Плиз хелп. На сервер ms windows server 2003, поставил UserGate.v5.0.95.1160 и в трее значок агента юзергейта сервера серый!!!
То есть не запускается UserGate Server!!!!
Вопрос в чем суть дела?
Дистр скачал руборда. (UserGate.v5.0.95.1160.Rus.Full-RBC)
Кряка не было! не регистрировал!!!

Кстати может дело в регистрации? 
Даже если дело не в этом скиньте линк на кряк!!! или киген!!!!
Заранее благодарен!!!!

----------


## mirvel

up and aup

----------


## JIMI_X

Ребята, подскажите пожалуйста... ЮГом получилось раскинуть нет по локалке... единственное у юзеров не проходит авторизация гугловской почты... рамблер-почта авторизируется в полном функционале.. Я думаю может в правилах какой сервис не прописал... или само правило еще какое надо... но вот не знаю какое.... может кто сталкивался... подскажите!!!!

----------


## mirvel

> Ребята, подскажите пожалуйста... ЮГом получилось раскинуть нет по локалке... единственное у юзеров не проходит авторизация гугловской почты... рамблер-почта авторизируется в полном функционале.. Я думаю может в правилах какой сервис не прописал... или само правило еще какое надо... но вот не знаю какое.... может кто сталкивался... подскажите!!!!


и гугл почта (gmail) наверное имеешь ввиду не авторизируется через веб или аутлук?

----------


## JIMI_X

> и гугл почта (gmail) наверное имеешь ввиду не авторизируется через веб или аутлук?

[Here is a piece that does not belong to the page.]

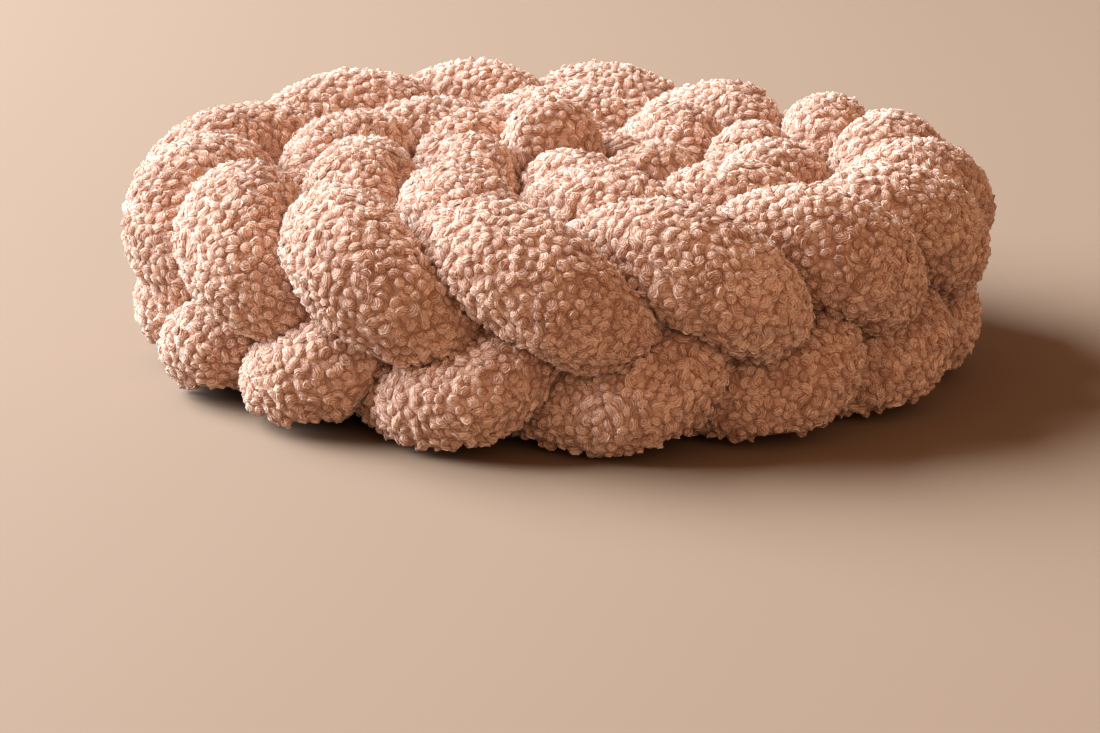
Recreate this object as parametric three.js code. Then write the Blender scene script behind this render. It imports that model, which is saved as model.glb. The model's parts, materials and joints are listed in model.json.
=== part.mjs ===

Раздал нет через нат...авторизация через веб...

----------


## Васвас

> Раздал нет через нат...авторизация через веб...


Расскажи поподробнее пожалуйста, как ты это сделал?! т.к. у меня такая же проблема?!
Настроил прозрачный режим работы.
+ в браузере не заходит в gmail.

Заранее спрасибо.

----------